··· Source data

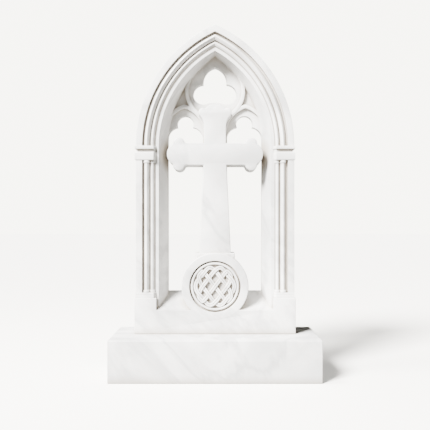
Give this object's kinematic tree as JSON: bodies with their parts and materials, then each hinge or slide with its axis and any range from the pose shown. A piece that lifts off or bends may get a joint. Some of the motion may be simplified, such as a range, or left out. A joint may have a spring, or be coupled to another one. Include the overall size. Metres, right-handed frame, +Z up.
{
  "type": "cross headstone",
  "caption": "Marble memorial: a pointed, moulded frame with tracery around a cross with trefoil ends, a knotwork roundel at its foot, on a plain base block.",
  "frame": {"origin": "middle of the base block's underside, which stands on the ground", "axes": "+Z up, the carved front faces -Y, +X to the right of someone who faces the front"},
  "size_m": [0.762, 0.305, 1.3157],
  "materials": {
    "base_marble": "honed white marble with faint grey veins",
    "carved_marble": "carved and rubbed white marble with faint grey veins"
  },
  "bodies": {
    "root": {"base_block": "base_marble", "headstone": "carved_marble"}
  },
  "joints": []
}
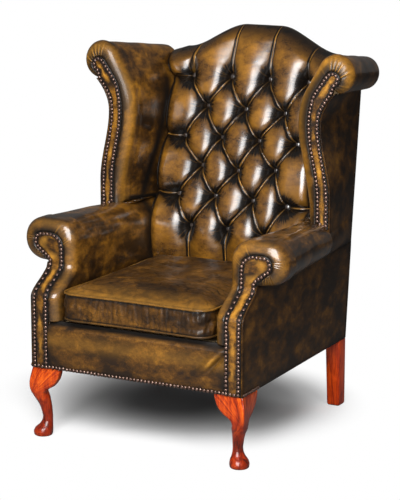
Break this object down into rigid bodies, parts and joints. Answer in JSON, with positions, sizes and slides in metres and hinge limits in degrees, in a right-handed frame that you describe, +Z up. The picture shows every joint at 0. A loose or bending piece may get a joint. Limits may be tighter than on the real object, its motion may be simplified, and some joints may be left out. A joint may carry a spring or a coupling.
{
  "type": "deep-buttoned wing armchair",
  "caption": "High-backed upholstered wing armchair with a deep-buttoned inside back, scrolled arms and wings, a loose seat cushion and cabriole front legs.",
  "frame": {"origin": "on the floor, under the middle of the whole chair's bounding box", "axes": "+Z up, -Y the way the sitter faces, +X the sitter's left"},
  "size_m": [0.8608, 0.7938, 1.103],
  "materials": {
    "cover_leather": "hand-rubbed antique gold leather, mottled with near-black brown, glossy",
    "facing_leather": "the same leather rubbed to a lighter gold, glossy",
    "leg_wood": "orange-red mahogany stain under gloss lacquer",
    "frame_timber": "bare sawn beech",
    "spring_steel": "dull drawn spring wire",
    "webbing": "woven jute strap",
    "deck_hessian": "hessian over felt",
    "black_cloth": "thin black dust cloth"
  },
  "bodies": {
    "chair": {"arm_pad_left": "cover_leather", "arm_pad_right": "cover_leather", "wing_pad_left": "cover_leather", "wing_pad_right": "cover_leather", "outside_arm_left": "cover_leather", "outside_arm_right": "cover_leather", "outside_wing_left": "cover_leather", "outside_wing_right": "cover_leather", "back_pad": "cover_leather", "front_border": "cover_leather", "outside_back": "cover_leather", "arm_facing_left": "facing_leather", "arm_facing_right": "facing_leather", "wing_facing_left": "facing_leather", "wing_facing_right": "facing_leather", "front_leg_left": "leg_wood", "front_leg_right": "leg_wood", "rear_leg_left": "leg_wood", "rear_leg_right": "leg_wood", "arm_post_left": "frame_timber", "arm_post_right": "frame_timber", "arm_rail_left": "frame_timber", "arm_rail_right": "frame_timber", "arm_tack_rail_left": "frame_timber", "arm_tack_rail_right": "frame_timber", "wing_post_left": "frame_timber", "wing_post_right": "frame_timber", "wing_rail_left": "frame_timber", "wing_rail_right": "frame_timber", "side_seat_rail_left": "frame_timber", "side_seat_rail_right": "frame_timber", "front_corner_block_left": "frame_timber", "front_corner_block_right": "frame_timber", "rear_corner_block_left": "frame_timber", "rear_corner_block_right": "frame_timber", "back_post_left": "frame_timber", "back_post_right": "frame_timber", "front_seat_rail": "frame_timber", "rear_seat_rail": "frame_timber", "lower_back_rail": "frame_timber", "crest_rail": "frame_timber", "seat_spring_1": "spring_steel", "seat_spring_2": "spring_steel", "seat_spring_3": "spring_steel", "seat_spring_4": "spring_steel", "seat_spring_5": "spring_steel", "back_webbing_1": "webbing", "back_webbing_2": "webbing", "back_webbing_3": "webbing", "seat_deck": "deck_hessian", "bottom_cloth": "black_cloth"},
    "cushion": {"seat_cushion": "cover_leather"}
  },
  "joints": [
    {"name": "cushion_lift", "type": "slide", "parent": "chair", "child": "cushion", "axis": [0, -0.7071, 0.7071], "range_m": [0, 0.4]}
  ]
}
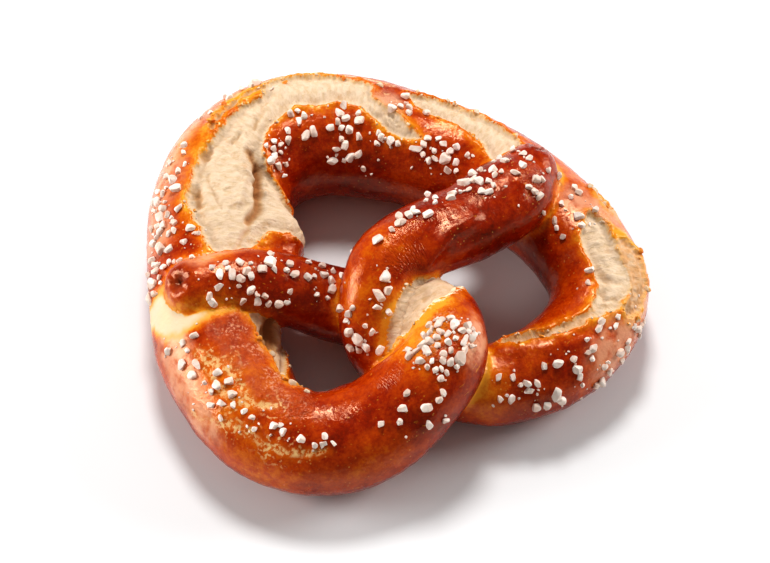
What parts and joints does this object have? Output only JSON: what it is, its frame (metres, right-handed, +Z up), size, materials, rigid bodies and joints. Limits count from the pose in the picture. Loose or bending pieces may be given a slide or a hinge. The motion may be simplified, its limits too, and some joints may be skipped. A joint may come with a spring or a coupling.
{
  "type": "soft pretzel",
  "caption": "Baked soft pretzel: one twisted rope of dough with a thick split belly, two front lobes and crossed arms, salted on top and resting on a flat foot.",
  "frame": {"origin": "on the table under the middle of the pretzel's outline", "axes": "+Z up, +Y towards the thick belly, -Y towards the two front lobes, +X towards the right lobe"},
  "size_m": [0.1441, 0.143, 0.0434],
  "materials": {
    "crust": "glossy browned crust with pale torn crumb",
    "salt": "coarse off-white grains"
  },
  "bodies": {
    "root": {"pretzel": "crust"}
  },
  "joints": []
}
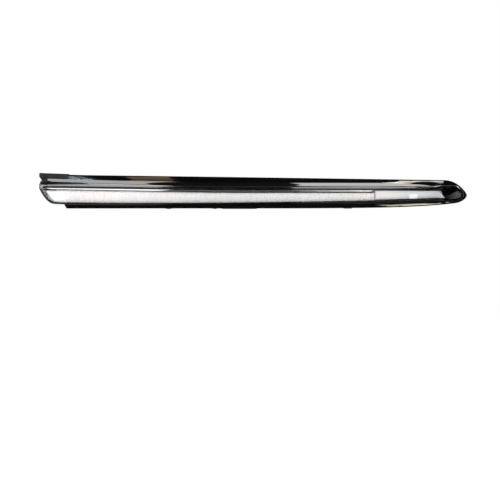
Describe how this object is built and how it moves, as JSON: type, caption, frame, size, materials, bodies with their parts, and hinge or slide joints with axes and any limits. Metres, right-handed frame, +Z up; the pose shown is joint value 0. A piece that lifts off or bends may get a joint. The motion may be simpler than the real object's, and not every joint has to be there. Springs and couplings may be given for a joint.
{
  "type": "daytime running light",
  "caption": "Slim daytime running light: gloss black leaf-shaped surround, chrome strip, sealed lamp with fluted light bar.",
  "frame": {"origin": "middle fixing point, on the plane of the three fixing bosses", "axes": "+X from the blunt inner end to the pointed outer tip, +Y to the rear along the fixing bosses, +Z up"},
  "size_m": [0.43, 0.0635, 0.0364],
  "materials": {
    "gloss_black": "gloss",
    "matt_black": "matte",
    "chrome": "gloss",
    "clear": "gloss",
    "opal_white": "satin",
    "white_plastic": "satin",
    "black_plastic": "satin",
    "board_white": "satin",
    "board_green": "satin",
    "led_yellow": "satin",
    "steel": "satin",
    "brass": "satin",
    "aluminium": "satin",
    "rubber": "matte",
    "seal_red": "matte",
    "component": "matte"
  },
  "bodies": {
    "root": {"surround": "gloss_black", "end_cap": "matt_black", "chrome_strip": "chrome", "strip_tape": "rubber", "outer_lens": "clear", "lens_seal": "rubber", "bezel": "chrome", "light_bar": "opal_white", "tip_optic": "opal_white", "tip_mask": "gloss_black", "reflector": "white_plastic", "leds": "led_yellow", "led_board_1": "board_white", "led_board_2": "board_white", "led_board_3": "board_white", "led_board_4": "board_white", "board_links": "brass", "board_screws": "steel", "heat_spreader": "aluminium", "housing": "black_plastic", "mount_inserts": "brass", "vent_cap": "black_plastic", "vent_membrane": "white_plastic", "driver_board": "board_green", "driver_screws": "steel", "driver_coil": "component", "driver_capacitors": "aluminium", "driver_chips": "component", "feed_pins": "brass", "cover_seal": "rubber", "rear_cover": "aluminium", "cover_screws": "steel", "connector_shell": "black_plastic", "connector_blades": "brass", "connector_seal": "seal_red"}
  },
  "joints": []
}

······

Quote all the records exactly, please, leaving none out.

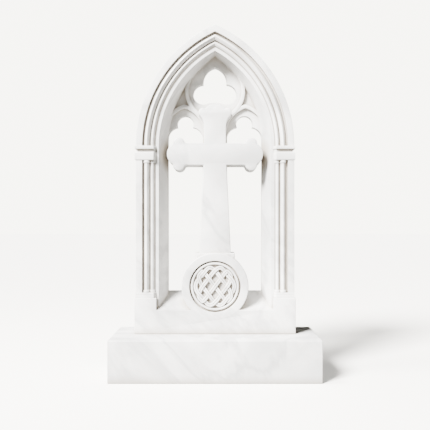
Give this object's kinematic tree as JSON: bodies with their parts and materials, then each hinge or slide with its axis and any range from the pose shown. A piece that lifts off or bends may get a joint. Some of the motion may be simplified, such as a range, or left out. A joint may have a spring, or be coupled to another one. Include the overall size. Metres, right-handed frame, +Z up.
{
  "type": "cross headstone",
  "caption": "Marble memorial: a pointed, moulded frame with tracery around a cross with trefoil ends, a knotwork roundel at its foot, on a plain base block.",
  "frame": {"origin": "middle of the base block's underside, which stands on the ground", "axes": "+Z up, the carved front faces -Y, +X to the right of someone who faces the front"},
  "size_m": [0.762, 0.305, 1.3157],
  "materials": {
    "base_marble": "honed white marble with faint grey veins",
    "carved_marble": "carved and rubbed white marble with faint grey veins"
  },
  "bodies": {
    "root": {"base_block": "base_marble", "headstone": "carved_marble"}
  },
  "joints": []
}
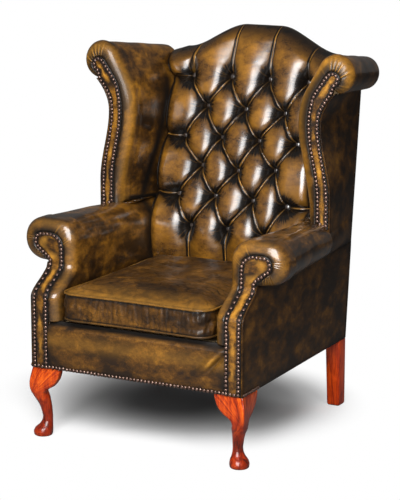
Break this object down into rigid bodies, parts and joints. Answer in JSON, with positions, sizes and slides in metres and hinge limits in degrees, in a right-handed frame that you describe, +Z up. The picture shows every joint at 0. A loose or bending piece may get a joint. Limits may be tighter than on the real object, its motion may be simplified, and some joints may be left out. A joint may carry a spring or a coupling.
{
  "type": "deep-buttoned wing armchair",
  "caption": "High-backed upholstered wing armchair with a deep-buttoned inside back, scrolled arms and wings, a loose seat cushion and cabriole front legs.",
  "frame": {"origin": "on the floor, under the middle of the whole chair's bounding box", "axes": "+Z up, -Y the way the sitter faces, +X the sitter's left"},
  "size_m": [0.8608, 0.7938, 1.103],
  "materials": {
    "cover_leather": "hand-rubbed antique gold leather, mottled with near-black brown, glossy",
    "facing_leather": "the same leather rubbed to a lighter gold, glossy",
    "leg_wood": "orange-red mahogany stain under gloss lacquer",
    "frame_timber": "bare sawn beech",
    "spring_steel": "dull drawn spring wire",
    "webbing": "woven jute strap",
    "deck_hessian": "hessian over felt",
    "black_cloth": "thin black dust cloth"
  },
  "bodies": {
    "chair": {"arm_pad_left": "cover_leather", "arm_pad_right": "cover_leather", "wing_pad_left": "cover_leather", "wing_pad_right": "cover_leather", "outside_arm_left": "cover_leather", "outside_arm_right": "cover_leather", "outside_wing_left": "cover_leather", "outside_wing_right": "cover_leather", "back_pad": "cover_leather", "front_border": "cover_leather", "outside_back": "cover_leather", "arm_facing_left": "facing_leather", "arm_facing_right": "facing_leather", "wing_facing_left": "facing_leather", "wing_facing_right": "facing_leather", "front_leg_left": "leg_wood", "front_leg_right": "leg_wood", "rear_leg_left": "leg_wood", "rear_leg_right": "leg_wood", "arm_post_left": "frame_timber", "arm_post_right": "frame_timber", "arm_rail_left": "frame_timber", "arm_rail_right": "frame_timber", "arm_tack_rail_left": "frame_timber", "arm_tack_rail_right": "frame_timber", "wing_post_left": "frame_timber", "wing_post_right": "frame_timber", "wing_rail_left": "frame_timber", "wing_rail_right": "frame_timber", "side_seat_rail_left": "frame_timber", "side_seat_rail_right": "frame_timber", "front_corner_block_left": "frame_timber", "front_corner_block_right": "frame_timber", "rear_corner_block_left": "frame_timber", "rear_corner_block_right": "frame_timber", "back_post_left": "frame_timber", "back_post_right": "frame_timber", "front_seat_rail": "frame_timber", "rear_seat_rail": "frame_timber", "lower_back_rail": "frame_timber", "crest_rail": "frame_timber", "seat_spring_1": "spring_steel", "seat_spring_2": "spring_steel", "seat_spring_3": "spring_steel", "seat_spring_4": "spring_steel", "seat_spring_5": "spring_steel", "back_webbing_1": "webbing", "back_webbing_2": "webbing", "back_webbing_3": "webbing", "seat_deck": "deck_hessian", "bottom_cloth": "black_cloth"},
    "cushion": {"seat_cushion": "cover_leather"}
  },
  "joints": [
    {"name": "cushion_lift", "type": "slide", "parent": "chair", "child": "cushion", "axis": [0, -0.7071, 0.7071], "range_m": [0, 0.4]}
  ]
}
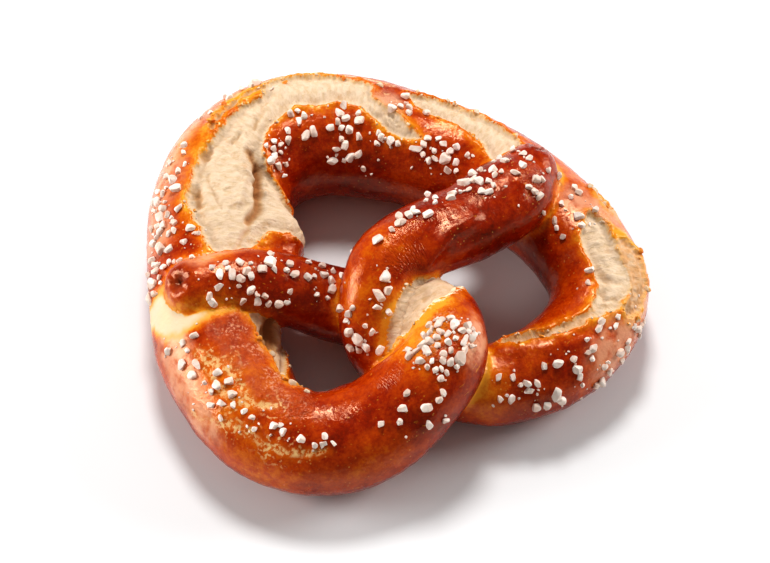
What parts and joints does this object have? Output only JSON: what it is, its frame (metres, right-handed, +Z up), size, materials, rigid bodies and joints. Limits count from the pose in the picture. Loose or bending pieces may be given a slide or a hinge. The motion may be simplified, its limits too, and some joints may be skipped. A joint may come with a spring or a coupling.
{
  "type": "soft pretzel",
  "caption": "Baked soft pretzel: one twisted rope of dough with a thick split belly, two front lobes and crossed arms, salted on top and resting on a flat foot.",
  "frame": {"origin": "on the table under the middle of the pretzel's outline", "axes": "+Z up, +Y towards the thick belly, -Y towards the two front lobes, +X towards the right lobe"},
  "size_m": [0.1441, 0.143, 0.0434],
  "materials": {
    "crust": "glossy browned crust with pale torn crumb",
    "salt": "coarse off-white grains"
  },
  "bodies": {
    "root": {"pretzel": "crust"}
  },
  "joints": []
}
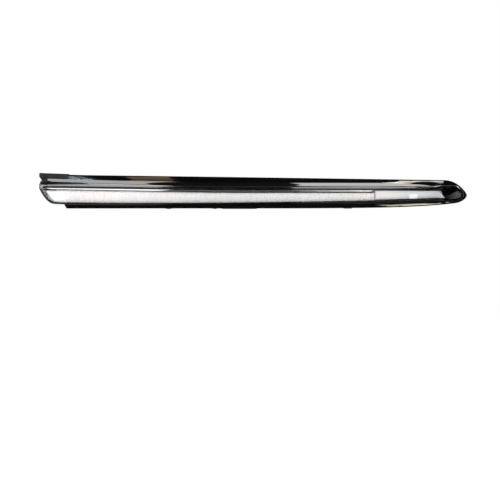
Describe how this object is built and how it moves, as JSON: type, caption, frame, size, materials, bodies with their parts, and hinge or slide joints with axes and any limits. Metres, right-handed frame, +Z up; the pose shown is joint value 0. A piece that lifts off or bends may get a joint. The motion may be simpler than the real object's, and not every joint has to be there. Springs and couplings may be given for a joint.
{
  "type": "daytime running light",
  "caption": "Slim daytime running light: gloss black leaf-shaped surround, chrome strip, sealed lamp with fluted light bar.",
  "frame": {"origin": "middle fixing point, on the plane of the three fixing bosses", "axes": "+X from the blunt inner end to the pointed outer tip, +Y to the rear along the fixing bosses, +Z up"},
  "size_m": [0.43, 0.0635, 0.0364],
  "materials": {
    "gloss_black": "gloss",
    "matt_black": "matte",
    "chrome": "gloss",
    "clear": "gloss",
    "opal_white": "satin",
    "white_plastic": "satin",
    "black_plastic": "satin",
    "board_white": "satin",
    "board_green": "satin",
    "led_yellow": "satin",
    "steel": "satin",
    "brass": "satin",
    "aluminium": "satin",
    "rubber": "matte",
    "seal_red": "matte",
    "component": "matte"
  },
  "bodies": {
    "root": {"surround": "gloss_black", "end_cap": "matt_black", "chrome_strip": "chrome", "strip_tape": "rubber", "outer_lens": "clear", "lens_seal": "rubber", "bezel": "chrome", "light_bar": "opal_white", "tip_optic": "opal_white", "tip_mask": "gloss_black", "reflector": "white_plastic", "leds": "led_yellow", "led_board_1": "board_white", "led_board_2": "board_white", "led_board_3": "board_white", "led_board_4": "board_white", "board_links": "brass", "board_screws": "steel", "heat_spreader": "aluminium", "housing": "black_plastic", "mount_inserts": "brass", "vent_cap": "black_plastic", "vent_membrane": "white_plastic", "driver_board": "board_green", "driver_screws": "steel", "driver_coil": "component", "driver_capacitors": "aluminium", "driver_chips": "component", "feed_pins": "brass", "cover_seal": "rubber", "rear_cover": "aluminium", "cover_screws": "steel", "connector_shell": "black_plastic", "connector_blades": "brass", "connector_seal": "seal_red"}
  },
  "joints": []
}